Éric Rochant est un grand scénariste, la saison 2 du Bureau des Légendes est un monument d’écriture. Chaque détail sert un plan d’ensemble, chaque micro-événement est un fusil de Tchekhov imparable, chose rare à la télévision. Tout semble avoir été conçu au millimètre, réglé comme du papier à lettre, du jeu d’acteur bressonien (cette sobriété découle grandement du cadre principal de la série) aux détours contrôlés du scénario. C’est cette maîtrise qui fascine, car on ne peut ignorer un plan ou une ligne de dialogue : ceux-ci pourraient avoir des répercussions dévastatrices par la suite, qu’il s’agisse d’un combiné de téléphone ou d’une simple photo. La formation cinématographique de Rochant prend ici tout son sens, car il faut jouer avec le spectateur, mais pas lui mentir. Si on donne une réponse, elle doit être logique, donner sens à ce qui l’a précédé – et dans Le Bureau des Légendes, tout est mécanique, et pourtant si brumeux. Chaque bouleversement n’arrive pas par hasard, on l’avait sous les yeux, et pourtant on ne l’a pas vu.

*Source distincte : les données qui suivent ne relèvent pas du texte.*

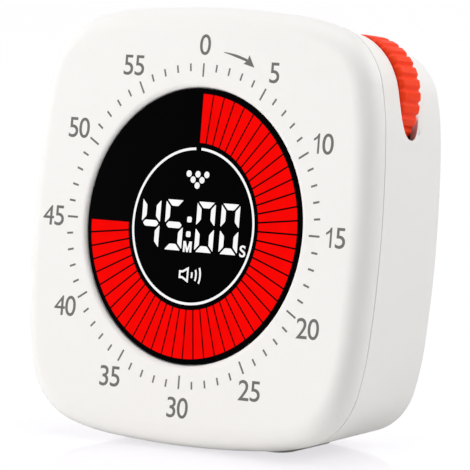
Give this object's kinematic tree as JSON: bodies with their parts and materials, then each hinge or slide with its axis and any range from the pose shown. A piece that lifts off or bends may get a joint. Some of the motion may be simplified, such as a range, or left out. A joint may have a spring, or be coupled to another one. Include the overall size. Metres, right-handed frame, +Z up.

Au centre de tout cela, Mathieu Kassovitz, impeccable et hypnotique, entouré d’acolytes tout aussi irréprochables. Chaque acteur est choisi et dirigé avec soin, s’effaçant derrière le charisme silencieux de leurs personnages – on en oublie ces visages pourtant bien connus, comme Jean-Pierre Darroussin, Pauline Etienne et Léa Drucker, au profit de ces incarnations précises et mesurées, qui se dessinent sans qu’on ne force leurs descriptions.

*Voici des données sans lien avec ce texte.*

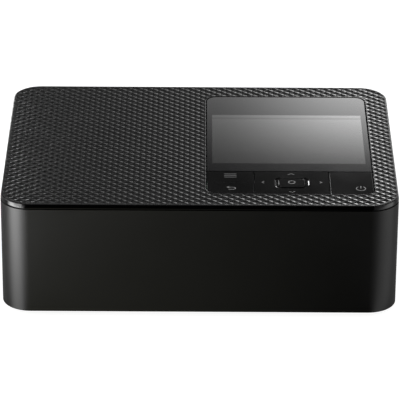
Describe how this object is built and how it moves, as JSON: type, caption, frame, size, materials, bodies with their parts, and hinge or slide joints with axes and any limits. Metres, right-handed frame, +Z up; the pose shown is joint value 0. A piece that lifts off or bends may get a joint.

On pense plus que jamais à The Wire, pour laquelle Rochant n’a jamais contenu son admiration et qu’il ne se prive pas de référencer : de la place des échecs à la rigueur réaliste de chaque situation et contexte, on y retrouve le désir de sonner juste, de ne pas aguicher les extrêmes en cultivant une conscience politique précieuse et indispensable à la cohérence créative de ce large tableau risqué, courageux et ambitieux.

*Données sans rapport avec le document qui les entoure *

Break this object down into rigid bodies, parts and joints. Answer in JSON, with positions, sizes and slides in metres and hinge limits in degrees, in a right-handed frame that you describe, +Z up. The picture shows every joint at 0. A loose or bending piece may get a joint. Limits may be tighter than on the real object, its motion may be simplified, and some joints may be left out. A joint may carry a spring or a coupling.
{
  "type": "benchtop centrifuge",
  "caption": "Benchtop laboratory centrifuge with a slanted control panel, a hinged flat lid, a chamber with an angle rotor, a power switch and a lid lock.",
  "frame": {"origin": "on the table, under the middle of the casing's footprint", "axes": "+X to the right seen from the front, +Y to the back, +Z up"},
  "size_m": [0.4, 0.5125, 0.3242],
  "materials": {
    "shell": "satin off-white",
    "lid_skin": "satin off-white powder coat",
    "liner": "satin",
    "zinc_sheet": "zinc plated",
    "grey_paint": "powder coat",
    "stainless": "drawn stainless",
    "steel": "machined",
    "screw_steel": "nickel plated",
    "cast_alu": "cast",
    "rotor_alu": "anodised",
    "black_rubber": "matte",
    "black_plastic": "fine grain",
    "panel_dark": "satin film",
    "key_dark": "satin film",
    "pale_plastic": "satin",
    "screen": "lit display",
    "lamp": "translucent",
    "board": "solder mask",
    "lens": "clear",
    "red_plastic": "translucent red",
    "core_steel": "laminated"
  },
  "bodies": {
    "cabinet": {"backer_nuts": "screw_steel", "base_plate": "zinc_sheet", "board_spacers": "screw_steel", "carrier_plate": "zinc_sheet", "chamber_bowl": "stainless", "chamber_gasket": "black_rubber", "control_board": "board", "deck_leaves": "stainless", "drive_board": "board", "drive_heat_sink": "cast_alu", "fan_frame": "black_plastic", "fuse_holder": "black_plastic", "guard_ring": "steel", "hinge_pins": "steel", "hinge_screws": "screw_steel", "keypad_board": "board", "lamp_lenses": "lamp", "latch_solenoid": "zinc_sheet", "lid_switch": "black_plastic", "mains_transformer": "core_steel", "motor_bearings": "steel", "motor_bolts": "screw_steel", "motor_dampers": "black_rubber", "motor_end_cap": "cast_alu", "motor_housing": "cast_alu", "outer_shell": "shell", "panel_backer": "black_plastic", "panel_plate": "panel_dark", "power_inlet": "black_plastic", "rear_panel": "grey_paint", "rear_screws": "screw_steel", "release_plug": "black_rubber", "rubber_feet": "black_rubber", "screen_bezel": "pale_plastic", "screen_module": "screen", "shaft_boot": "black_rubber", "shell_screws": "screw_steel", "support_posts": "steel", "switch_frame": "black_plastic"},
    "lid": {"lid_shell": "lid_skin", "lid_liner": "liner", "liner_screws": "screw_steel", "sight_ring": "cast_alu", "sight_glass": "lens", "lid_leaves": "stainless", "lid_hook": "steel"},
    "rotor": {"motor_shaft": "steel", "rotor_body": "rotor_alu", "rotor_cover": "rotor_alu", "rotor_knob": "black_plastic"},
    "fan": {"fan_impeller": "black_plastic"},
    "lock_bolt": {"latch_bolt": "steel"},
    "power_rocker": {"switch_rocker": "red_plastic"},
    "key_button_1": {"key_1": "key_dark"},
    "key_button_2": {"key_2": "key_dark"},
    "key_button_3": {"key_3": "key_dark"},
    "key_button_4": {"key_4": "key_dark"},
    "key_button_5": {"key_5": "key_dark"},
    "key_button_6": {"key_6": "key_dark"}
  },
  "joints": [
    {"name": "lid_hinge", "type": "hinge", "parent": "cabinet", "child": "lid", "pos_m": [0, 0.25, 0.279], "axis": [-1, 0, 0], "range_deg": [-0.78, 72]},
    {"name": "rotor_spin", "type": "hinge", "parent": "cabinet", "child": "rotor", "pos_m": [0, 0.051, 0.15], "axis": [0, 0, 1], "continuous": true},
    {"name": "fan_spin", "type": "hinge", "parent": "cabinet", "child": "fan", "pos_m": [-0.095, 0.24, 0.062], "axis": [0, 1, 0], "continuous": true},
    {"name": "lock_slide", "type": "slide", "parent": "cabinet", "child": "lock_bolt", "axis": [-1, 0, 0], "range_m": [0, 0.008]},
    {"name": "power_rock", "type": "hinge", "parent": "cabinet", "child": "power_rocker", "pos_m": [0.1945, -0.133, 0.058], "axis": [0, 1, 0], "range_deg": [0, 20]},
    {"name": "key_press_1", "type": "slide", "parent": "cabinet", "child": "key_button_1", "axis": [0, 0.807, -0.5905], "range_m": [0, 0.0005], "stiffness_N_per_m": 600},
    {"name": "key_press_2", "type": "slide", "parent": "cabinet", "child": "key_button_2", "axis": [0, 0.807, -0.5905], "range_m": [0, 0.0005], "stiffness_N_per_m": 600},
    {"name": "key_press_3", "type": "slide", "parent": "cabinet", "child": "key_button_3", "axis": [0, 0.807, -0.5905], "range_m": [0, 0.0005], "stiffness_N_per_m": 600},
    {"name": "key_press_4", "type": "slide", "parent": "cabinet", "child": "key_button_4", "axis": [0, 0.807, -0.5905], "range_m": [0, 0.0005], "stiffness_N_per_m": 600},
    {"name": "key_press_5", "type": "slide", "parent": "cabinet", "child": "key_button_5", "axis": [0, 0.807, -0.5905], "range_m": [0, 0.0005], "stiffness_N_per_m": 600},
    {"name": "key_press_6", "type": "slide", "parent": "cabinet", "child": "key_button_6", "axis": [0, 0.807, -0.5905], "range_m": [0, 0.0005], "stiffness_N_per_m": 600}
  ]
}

On se plaint souvent du cran de retard en terme de séries du Paysage Audiovisuel Français, et Engrenages fut pendant des années l’étendard de la création sur celui-ci. Après un premier acte de bonne tenue, Le Bureau des Légendes surpasse cette dernière et s’en va désormais flirter avec la crème de la télévision anglophone : forte et intelligente, émouvante et éducative, un brillant jeu d’échecs qui surprend, étouffe et transcende le débat. Un indispensable à la hauteur du chef d’œuvre qu’il est devenu, qui peut non seulement se targuer d’être la fierté du petit écran français, mais aussi tout simplement de pouvoir évoluer au même niveau de réussite que les plus grands piliers du câble américain actuel. A ne rater sous aucun prétexte.